= What to work on =
Nothing outside the stretch should be returned: give exactly the lines from the line containing "function releaseKey(xs, deep, [down, up])" through the line containing "imported = [obj", including both.

[Modeling code records]
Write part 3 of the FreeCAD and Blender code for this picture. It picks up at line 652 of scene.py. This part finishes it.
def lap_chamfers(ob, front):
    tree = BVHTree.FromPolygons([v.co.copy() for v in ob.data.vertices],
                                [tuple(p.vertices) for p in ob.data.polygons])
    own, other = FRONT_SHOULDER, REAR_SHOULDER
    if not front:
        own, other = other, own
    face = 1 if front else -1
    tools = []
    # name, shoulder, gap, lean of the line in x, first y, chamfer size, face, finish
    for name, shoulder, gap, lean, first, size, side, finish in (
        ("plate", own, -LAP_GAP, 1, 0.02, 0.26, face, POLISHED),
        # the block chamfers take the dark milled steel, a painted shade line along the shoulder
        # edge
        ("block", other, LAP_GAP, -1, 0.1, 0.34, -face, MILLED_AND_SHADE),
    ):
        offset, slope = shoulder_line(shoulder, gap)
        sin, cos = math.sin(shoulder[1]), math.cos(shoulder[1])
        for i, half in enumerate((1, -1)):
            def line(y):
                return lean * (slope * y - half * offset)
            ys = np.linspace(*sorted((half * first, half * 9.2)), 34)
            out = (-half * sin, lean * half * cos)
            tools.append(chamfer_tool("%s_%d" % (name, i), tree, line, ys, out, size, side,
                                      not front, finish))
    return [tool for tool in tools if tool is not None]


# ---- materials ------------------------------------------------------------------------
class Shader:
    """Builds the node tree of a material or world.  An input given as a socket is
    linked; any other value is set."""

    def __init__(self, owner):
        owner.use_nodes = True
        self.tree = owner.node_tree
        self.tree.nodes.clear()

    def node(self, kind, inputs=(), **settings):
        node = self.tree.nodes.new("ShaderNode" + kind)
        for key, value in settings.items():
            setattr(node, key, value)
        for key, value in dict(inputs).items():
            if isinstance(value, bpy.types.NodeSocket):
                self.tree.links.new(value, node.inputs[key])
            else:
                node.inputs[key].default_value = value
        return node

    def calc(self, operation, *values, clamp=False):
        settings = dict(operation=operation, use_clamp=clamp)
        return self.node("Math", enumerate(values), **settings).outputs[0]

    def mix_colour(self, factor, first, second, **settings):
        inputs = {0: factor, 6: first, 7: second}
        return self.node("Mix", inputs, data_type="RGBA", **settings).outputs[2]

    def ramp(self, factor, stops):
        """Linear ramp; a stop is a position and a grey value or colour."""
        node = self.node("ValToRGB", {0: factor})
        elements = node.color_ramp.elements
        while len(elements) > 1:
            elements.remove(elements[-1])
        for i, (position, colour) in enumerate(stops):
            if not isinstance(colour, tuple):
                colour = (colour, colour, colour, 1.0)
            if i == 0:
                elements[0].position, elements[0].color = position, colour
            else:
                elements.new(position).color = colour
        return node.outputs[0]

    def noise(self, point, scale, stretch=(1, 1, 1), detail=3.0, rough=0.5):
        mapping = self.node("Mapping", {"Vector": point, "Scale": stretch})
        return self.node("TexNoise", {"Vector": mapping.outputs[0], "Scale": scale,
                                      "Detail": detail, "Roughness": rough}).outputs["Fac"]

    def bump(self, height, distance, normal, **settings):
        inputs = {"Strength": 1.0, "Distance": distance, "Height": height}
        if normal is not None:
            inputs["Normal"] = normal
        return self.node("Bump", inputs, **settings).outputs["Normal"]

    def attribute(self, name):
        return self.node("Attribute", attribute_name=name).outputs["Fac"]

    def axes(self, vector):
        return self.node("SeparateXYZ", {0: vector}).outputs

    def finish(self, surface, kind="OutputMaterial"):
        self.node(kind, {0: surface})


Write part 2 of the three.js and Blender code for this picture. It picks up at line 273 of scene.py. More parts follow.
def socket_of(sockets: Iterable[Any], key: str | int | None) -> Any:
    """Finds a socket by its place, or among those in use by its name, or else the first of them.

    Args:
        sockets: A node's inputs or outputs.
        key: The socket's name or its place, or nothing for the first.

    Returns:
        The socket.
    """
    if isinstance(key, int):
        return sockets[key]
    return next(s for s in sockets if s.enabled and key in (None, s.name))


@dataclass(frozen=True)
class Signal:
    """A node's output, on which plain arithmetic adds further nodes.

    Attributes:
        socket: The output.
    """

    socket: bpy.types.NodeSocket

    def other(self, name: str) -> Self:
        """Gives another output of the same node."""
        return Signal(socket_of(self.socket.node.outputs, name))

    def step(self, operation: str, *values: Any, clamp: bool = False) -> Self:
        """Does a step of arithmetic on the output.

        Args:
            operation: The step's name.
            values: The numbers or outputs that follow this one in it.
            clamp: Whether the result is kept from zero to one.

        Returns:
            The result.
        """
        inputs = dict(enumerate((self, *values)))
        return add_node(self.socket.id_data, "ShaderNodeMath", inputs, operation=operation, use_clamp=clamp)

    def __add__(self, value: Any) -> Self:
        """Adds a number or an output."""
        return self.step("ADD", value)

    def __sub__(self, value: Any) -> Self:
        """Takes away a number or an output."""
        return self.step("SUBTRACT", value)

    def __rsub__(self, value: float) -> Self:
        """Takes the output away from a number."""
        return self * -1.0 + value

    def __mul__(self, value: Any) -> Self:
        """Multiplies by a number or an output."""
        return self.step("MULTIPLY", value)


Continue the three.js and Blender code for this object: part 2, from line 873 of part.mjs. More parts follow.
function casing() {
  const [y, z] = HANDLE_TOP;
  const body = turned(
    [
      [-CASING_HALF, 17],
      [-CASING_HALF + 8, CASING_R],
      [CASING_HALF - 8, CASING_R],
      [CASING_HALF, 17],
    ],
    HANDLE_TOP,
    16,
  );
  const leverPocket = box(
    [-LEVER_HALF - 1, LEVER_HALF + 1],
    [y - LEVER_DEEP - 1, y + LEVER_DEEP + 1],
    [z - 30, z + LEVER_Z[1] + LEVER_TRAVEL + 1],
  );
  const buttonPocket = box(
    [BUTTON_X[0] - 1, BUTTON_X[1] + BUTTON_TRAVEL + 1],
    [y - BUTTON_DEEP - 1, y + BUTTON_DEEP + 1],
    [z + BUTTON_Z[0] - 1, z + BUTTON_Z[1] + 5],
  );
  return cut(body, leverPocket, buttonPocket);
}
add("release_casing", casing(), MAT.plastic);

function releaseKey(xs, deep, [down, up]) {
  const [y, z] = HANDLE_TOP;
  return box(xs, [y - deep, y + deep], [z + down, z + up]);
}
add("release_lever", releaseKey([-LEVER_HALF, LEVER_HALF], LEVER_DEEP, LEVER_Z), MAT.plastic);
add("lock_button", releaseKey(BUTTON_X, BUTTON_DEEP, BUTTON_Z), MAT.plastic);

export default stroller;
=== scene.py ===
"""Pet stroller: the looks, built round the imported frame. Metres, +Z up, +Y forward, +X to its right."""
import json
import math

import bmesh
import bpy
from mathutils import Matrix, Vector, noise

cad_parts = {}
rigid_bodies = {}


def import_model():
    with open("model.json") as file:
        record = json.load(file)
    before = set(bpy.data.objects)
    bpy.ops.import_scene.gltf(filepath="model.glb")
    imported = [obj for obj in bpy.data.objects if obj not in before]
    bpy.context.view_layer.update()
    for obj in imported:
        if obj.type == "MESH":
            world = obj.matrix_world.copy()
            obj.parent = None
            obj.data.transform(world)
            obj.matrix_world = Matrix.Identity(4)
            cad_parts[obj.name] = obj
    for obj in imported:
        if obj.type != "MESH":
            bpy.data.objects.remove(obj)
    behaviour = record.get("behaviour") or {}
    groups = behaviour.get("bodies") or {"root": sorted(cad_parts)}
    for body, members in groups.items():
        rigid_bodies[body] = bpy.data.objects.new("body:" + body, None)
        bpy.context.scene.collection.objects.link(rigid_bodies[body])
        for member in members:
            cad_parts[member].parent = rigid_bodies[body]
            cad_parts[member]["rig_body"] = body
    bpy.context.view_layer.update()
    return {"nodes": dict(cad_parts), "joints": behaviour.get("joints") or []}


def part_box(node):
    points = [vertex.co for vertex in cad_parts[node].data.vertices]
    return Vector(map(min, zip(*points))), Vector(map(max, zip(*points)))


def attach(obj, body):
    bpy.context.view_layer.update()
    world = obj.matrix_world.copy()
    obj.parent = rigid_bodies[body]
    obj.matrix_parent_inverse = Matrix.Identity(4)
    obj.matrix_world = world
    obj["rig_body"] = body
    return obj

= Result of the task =
function releaseKey(xs, deep, [down, up]) {
  const [y, z] = HANDLE_TOP;
  return box(xs, [y - deep, y + deep], [z + down, z + up]);
}
add("release_lever", releaseKey([-LEVER_HALF, LEVER_HALF], LEVER_DEEP, LEVER_Z), MAT.plastic);
add("lock_button", releaseKey(BUTTON_X, BUTTON_DEEP, BUTTON_Z), MAT.plastic);

export default stroller;
=== scene.py ===
"""Pet stroller: the looks, built round the imported frame. Metres, +Z up, +Y forward, +X to its right."""
import json
import math

import bmesh
import bpy
from mathutils import Matrix, Vector, noise

cad_parts = {}
rigid_bodies = {}


def import_model():
    with open("model.json") as file:
        record = json.load(file)
    before = set(bpy.data.objects)
    bpy.ops.import_scene.gltf(filepath="model.glb")
    imported = [obj for obj in bpy.data.objects if obj not in before]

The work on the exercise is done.